Posted: 02 Dec 2012 16:35
by tatewise
The age statistics are all under Age@ so as the Help & Advice mentions they are derived from the AgeAt() function and do NOT exist as Fact Date fields.

So make a Custom copy of the Standard 'All Facts' Query, and add a Column for Age At using  =AgeAt(FactOwner(%FACT%,1,MALES_FIRST),%FACT.DATE%).

Then in the Result Set click on the Age At Column to sort into ascending order, or Alt key click to sort into descending order.
Click on the Fact Column to sort the Facts by Name, i.e. bring all the Birth Facts together.
Alternatively, use the Columns tab Sort option at the bottom.

Find Duplicate Individuals (All Relations)

Posted: 02 Dec 2012 17:20
by tatewise
Would any of you like to try the Assess Plugins V1.0 via the WiP page.

This Plugin has two phases.
The first phase loops through each Individual Record and performs a variety of FH API interface functions (all read only) but does very little else.
The second phase loops through a variety of LUA local script statements with no FH API at all.
The run-time of the two phases is reported at the end.
The phases take about 2 secs each for 2000 Individuals and 1000000 loops on my Windows 7 Home Premium SP1 64-bit PC with Pentium Dual-Core 2.6 GHz CPU and 3 GB RAM.
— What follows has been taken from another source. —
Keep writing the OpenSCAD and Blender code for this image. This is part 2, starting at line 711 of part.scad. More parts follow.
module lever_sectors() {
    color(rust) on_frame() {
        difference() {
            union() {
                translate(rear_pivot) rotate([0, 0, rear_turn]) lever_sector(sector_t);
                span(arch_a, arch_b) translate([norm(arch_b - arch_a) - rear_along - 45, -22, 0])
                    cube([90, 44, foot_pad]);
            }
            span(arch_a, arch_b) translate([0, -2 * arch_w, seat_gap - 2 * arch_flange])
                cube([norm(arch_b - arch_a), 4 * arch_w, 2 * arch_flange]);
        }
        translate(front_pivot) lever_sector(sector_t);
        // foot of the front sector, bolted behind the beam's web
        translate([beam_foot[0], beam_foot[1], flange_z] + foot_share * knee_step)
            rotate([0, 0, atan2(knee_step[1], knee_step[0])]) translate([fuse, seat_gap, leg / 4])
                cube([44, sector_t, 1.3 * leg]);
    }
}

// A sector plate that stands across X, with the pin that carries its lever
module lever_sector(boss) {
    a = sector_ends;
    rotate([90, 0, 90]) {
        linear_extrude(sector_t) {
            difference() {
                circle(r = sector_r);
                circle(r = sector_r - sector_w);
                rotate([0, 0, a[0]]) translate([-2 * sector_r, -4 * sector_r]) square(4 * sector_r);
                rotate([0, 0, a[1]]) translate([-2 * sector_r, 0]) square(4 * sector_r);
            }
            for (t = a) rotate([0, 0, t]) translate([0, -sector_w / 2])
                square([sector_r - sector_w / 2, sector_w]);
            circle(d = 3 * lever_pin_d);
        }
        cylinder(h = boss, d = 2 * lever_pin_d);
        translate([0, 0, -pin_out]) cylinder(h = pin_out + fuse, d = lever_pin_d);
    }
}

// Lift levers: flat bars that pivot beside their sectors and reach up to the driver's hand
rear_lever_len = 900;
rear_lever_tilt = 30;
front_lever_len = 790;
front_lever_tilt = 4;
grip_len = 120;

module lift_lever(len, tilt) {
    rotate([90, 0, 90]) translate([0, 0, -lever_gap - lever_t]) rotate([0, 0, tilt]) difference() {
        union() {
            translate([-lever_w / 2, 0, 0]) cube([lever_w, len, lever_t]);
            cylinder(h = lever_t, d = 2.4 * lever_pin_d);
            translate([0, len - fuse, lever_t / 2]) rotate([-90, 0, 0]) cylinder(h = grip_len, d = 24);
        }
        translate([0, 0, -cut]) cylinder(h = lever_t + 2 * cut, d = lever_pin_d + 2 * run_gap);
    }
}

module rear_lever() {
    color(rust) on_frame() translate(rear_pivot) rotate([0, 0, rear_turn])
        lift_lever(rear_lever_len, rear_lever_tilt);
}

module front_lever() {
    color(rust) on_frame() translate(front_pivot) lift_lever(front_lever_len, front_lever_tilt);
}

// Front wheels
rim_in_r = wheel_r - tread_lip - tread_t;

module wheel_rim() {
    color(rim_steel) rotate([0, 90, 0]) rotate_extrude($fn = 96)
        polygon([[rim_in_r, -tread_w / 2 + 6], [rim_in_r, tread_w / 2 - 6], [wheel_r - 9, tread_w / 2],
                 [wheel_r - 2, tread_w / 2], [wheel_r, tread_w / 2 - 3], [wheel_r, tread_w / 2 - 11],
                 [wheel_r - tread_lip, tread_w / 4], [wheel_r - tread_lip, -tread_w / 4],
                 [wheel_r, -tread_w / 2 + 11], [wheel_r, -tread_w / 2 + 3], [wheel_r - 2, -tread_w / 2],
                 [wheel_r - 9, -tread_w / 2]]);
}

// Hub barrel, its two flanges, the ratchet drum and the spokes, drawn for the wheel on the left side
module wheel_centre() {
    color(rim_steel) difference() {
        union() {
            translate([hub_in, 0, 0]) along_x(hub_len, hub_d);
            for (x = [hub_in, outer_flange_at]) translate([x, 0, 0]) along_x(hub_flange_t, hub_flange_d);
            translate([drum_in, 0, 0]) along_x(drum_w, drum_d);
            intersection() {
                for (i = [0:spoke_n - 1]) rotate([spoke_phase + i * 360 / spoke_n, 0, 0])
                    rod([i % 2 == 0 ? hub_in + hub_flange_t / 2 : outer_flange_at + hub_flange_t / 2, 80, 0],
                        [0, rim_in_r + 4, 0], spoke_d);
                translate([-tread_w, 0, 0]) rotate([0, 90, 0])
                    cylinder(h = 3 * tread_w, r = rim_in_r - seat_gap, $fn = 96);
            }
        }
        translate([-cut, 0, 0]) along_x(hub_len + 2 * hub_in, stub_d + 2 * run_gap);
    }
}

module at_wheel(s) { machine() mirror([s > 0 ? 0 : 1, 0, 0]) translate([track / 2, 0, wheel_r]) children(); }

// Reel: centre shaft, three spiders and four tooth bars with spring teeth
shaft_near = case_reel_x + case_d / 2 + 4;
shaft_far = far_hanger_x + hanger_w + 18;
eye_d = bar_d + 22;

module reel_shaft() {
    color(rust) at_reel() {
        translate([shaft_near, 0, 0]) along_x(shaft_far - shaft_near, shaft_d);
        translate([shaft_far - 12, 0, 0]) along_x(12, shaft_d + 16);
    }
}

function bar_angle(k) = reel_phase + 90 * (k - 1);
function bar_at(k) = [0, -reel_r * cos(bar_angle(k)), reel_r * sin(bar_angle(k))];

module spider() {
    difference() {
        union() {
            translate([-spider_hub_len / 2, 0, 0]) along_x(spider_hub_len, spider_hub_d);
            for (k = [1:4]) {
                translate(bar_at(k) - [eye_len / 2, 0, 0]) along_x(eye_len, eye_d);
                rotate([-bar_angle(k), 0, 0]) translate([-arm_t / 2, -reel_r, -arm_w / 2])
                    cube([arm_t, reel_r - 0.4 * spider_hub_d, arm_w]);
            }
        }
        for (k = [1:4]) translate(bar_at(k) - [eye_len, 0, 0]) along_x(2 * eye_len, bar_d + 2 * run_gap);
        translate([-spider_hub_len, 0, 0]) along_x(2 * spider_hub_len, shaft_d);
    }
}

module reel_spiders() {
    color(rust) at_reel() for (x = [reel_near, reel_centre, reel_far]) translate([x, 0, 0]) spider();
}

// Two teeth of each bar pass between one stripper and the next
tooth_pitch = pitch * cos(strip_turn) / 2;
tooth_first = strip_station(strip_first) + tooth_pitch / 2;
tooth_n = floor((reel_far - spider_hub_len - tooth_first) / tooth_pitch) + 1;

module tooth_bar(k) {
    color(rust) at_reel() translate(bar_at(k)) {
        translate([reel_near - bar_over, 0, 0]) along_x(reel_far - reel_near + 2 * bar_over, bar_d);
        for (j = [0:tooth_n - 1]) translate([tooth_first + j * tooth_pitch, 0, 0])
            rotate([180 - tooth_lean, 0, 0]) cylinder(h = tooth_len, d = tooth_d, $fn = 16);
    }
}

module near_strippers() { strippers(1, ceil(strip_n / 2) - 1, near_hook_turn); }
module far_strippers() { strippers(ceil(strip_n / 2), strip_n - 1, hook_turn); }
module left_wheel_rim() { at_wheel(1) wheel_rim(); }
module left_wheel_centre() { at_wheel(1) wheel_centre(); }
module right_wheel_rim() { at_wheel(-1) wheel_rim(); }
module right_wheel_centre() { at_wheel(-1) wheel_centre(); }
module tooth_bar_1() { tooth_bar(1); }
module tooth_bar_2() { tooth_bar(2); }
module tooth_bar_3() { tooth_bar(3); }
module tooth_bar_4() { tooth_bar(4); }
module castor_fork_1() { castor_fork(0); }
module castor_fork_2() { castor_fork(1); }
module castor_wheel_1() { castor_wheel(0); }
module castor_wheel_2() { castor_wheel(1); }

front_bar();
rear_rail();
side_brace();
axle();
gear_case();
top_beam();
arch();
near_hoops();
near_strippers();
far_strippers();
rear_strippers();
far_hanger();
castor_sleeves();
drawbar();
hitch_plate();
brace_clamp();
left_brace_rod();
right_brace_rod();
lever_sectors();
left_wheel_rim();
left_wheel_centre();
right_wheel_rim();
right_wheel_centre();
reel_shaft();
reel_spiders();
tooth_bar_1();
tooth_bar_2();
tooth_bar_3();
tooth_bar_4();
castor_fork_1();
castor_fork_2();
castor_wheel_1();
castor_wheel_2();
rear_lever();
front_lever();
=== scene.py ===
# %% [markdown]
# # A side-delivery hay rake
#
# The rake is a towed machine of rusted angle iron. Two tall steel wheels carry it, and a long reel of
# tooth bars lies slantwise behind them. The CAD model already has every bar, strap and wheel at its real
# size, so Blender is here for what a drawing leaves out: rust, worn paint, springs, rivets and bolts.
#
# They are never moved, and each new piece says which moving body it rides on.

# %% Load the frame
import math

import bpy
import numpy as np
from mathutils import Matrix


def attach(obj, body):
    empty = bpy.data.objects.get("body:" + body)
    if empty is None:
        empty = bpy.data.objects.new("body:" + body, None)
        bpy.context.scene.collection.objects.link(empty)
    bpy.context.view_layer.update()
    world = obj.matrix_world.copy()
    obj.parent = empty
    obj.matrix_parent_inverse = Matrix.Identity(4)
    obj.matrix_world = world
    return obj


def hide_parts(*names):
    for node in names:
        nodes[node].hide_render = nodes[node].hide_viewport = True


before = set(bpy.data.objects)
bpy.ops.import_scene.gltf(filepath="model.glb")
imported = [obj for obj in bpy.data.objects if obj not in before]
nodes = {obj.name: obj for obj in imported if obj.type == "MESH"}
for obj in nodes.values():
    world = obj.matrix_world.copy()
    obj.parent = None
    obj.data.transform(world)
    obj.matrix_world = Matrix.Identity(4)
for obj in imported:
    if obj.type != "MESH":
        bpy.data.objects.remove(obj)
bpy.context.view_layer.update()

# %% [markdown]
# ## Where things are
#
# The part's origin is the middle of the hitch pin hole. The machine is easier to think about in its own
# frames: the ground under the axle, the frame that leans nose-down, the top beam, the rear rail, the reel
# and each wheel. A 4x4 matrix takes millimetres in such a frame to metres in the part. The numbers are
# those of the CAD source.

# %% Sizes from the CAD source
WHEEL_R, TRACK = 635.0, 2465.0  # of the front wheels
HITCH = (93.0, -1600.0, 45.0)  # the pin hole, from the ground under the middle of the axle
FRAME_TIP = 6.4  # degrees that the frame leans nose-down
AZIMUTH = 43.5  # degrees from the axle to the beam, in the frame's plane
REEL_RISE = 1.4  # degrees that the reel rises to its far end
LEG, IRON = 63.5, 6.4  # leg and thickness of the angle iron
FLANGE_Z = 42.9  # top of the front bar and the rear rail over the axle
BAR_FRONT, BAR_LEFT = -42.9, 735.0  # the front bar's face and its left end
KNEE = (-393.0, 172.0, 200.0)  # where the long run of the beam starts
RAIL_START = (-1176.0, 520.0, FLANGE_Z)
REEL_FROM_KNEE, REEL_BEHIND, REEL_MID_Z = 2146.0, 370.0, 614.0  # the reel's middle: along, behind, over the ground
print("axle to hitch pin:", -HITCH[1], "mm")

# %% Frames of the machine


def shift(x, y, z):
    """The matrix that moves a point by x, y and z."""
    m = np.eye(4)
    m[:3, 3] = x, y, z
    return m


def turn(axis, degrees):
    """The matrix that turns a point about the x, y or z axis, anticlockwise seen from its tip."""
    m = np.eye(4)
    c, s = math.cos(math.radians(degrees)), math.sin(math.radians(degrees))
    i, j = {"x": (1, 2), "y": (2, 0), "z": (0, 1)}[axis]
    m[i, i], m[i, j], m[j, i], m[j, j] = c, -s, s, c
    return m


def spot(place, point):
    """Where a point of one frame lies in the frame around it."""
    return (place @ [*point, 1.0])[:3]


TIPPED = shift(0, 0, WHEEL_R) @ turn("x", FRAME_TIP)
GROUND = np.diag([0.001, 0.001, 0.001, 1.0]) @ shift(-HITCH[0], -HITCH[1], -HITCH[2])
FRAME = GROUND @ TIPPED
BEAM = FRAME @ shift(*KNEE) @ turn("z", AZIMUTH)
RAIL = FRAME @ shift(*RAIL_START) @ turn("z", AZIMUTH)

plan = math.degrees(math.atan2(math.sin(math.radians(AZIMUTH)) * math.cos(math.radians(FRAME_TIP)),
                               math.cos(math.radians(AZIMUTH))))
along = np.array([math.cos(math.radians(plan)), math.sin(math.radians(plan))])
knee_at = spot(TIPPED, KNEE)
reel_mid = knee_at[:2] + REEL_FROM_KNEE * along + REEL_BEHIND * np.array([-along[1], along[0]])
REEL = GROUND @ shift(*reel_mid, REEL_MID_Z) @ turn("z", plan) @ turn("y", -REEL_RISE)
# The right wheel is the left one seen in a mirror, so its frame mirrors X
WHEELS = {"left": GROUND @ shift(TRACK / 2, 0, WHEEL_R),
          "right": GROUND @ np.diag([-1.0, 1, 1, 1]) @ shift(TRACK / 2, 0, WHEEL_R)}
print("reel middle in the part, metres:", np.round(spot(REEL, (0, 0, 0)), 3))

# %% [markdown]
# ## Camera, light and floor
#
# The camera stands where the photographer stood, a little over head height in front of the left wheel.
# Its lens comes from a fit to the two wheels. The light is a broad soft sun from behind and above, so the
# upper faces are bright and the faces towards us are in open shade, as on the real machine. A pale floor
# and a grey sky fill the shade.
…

Find Duplicate Individuals (All Relations)

Posted: 02 Dec 2012 18:41
by BillH
Mike,

Here are my results for the Assess Plugins plugin:

Image

Bill

Find Duplicate Individuals (All Relations)

Posted: 02 Dec 2012 19:46
by gerrynuk
tatewise said:
The age statistics are all under Age@ so as the Help & Advice mentions they are derived from the AgeAt() function and do NOT exist as Fact Date fields.
.....
Thanks, Mike. That showed up the problems nicely.
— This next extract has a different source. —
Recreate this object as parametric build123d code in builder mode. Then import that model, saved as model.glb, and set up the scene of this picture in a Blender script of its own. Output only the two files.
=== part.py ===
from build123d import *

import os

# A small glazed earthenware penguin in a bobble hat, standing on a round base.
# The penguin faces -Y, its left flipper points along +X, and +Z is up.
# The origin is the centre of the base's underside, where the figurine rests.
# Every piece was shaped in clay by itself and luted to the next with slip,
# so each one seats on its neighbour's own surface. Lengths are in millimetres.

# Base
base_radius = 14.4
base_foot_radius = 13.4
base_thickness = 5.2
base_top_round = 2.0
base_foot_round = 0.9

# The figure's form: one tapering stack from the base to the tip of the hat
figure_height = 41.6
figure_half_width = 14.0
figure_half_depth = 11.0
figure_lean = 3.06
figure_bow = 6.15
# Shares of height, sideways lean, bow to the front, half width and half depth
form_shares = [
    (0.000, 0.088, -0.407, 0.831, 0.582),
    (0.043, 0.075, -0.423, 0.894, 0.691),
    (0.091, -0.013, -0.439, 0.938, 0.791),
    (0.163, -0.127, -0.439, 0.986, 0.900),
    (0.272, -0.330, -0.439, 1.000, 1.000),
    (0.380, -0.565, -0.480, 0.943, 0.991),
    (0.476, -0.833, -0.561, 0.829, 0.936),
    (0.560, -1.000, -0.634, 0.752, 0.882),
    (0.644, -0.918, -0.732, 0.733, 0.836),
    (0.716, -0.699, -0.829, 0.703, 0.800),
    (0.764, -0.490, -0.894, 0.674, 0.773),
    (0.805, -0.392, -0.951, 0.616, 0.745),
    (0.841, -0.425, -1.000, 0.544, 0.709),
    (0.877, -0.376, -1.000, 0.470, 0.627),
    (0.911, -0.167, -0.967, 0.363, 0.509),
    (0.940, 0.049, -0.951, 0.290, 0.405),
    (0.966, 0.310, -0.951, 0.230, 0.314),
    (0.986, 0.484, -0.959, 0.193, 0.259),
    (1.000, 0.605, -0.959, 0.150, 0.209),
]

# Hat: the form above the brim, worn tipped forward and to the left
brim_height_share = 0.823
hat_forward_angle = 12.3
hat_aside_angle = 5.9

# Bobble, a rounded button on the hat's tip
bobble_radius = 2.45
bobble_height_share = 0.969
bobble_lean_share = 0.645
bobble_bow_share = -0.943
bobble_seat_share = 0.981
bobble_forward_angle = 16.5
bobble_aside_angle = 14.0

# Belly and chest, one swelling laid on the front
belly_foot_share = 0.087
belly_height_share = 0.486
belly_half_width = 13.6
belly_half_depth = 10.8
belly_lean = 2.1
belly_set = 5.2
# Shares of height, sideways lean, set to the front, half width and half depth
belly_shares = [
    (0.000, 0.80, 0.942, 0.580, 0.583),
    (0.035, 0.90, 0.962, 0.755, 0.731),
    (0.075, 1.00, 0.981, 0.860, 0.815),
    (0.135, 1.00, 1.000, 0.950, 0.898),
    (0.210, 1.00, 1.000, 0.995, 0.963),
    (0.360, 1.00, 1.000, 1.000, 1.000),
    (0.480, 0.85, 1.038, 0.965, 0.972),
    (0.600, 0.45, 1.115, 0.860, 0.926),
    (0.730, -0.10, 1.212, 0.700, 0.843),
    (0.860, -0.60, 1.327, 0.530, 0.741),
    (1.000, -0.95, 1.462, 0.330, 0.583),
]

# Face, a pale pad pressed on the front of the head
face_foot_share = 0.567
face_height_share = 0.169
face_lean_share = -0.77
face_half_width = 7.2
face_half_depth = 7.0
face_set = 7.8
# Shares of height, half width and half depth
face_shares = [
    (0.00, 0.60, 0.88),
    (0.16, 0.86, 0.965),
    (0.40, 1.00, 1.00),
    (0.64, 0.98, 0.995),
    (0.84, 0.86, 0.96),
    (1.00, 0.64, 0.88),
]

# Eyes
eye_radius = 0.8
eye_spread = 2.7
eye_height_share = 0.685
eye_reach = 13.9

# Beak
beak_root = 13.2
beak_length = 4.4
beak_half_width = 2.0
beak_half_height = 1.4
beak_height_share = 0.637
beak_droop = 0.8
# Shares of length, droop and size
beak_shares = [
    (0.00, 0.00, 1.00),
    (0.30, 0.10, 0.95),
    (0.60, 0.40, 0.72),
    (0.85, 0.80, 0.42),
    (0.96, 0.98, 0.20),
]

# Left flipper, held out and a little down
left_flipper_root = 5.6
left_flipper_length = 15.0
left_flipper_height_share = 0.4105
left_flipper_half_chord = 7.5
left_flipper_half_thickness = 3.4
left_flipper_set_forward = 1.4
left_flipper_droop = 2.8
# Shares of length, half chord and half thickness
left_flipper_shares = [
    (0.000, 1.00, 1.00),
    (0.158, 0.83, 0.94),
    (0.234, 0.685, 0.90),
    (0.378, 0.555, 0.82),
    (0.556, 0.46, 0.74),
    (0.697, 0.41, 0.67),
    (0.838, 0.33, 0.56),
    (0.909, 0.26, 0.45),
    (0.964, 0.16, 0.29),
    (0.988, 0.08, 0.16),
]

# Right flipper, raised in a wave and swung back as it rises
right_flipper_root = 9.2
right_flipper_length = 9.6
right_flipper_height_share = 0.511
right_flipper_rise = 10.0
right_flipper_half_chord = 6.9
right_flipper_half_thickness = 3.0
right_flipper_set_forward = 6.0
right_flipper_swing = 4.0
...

Find Duplicate Individuals (All Relations)

Posted: 02 Dec 2012 19:51
by gerrynuk
Mike,

Here are the results for my setup (Win XP running under Parallels on an iMac):

Image

Find Duplicate Individuals (All Relations)

Posted: 03 Dec 2012 09:25
by johnmorrisoniom
Hi Mike.
An Odd result on my XP SP3 2.4g Quad Core.

Image

The data file has 33018 Individuals and 9040 families

Find Duplicate Individuals (All Relations)

Posted: 03 Dec 2012 09:57
by johnmorrisoniom
You can't post an image on an edit. So this is an edit to my previous post.

I have Found the problem.
Because the plugin window keeps grabbing the focus, I had managed to cancel the run unintentionally.

The correct result should have been:

Image

Find Duplicate Individuals (All Relations)

Posted: 03 Dec 2012 12:10
by tatewise
Gerry & John ~ Your assessments are remarkably similar, given that the results are rounded down to the nearest second.
The ratio between FH API and LUA Script is approaching 10 to 1 on both PC.

Whereas, Bill & my results have a ratio much nearer 1 to 1.

John's 2.4 GHz Quad-Core CPU is very similar to my 2.6 GHz Dual-Core CPU, yet the FH API time per 1,000 Individuals is about 10 times mine (& Bill's).

How much RAM do you each have on your PC?

Or maybe it is a Windows XP versus Windows 7 characteristic?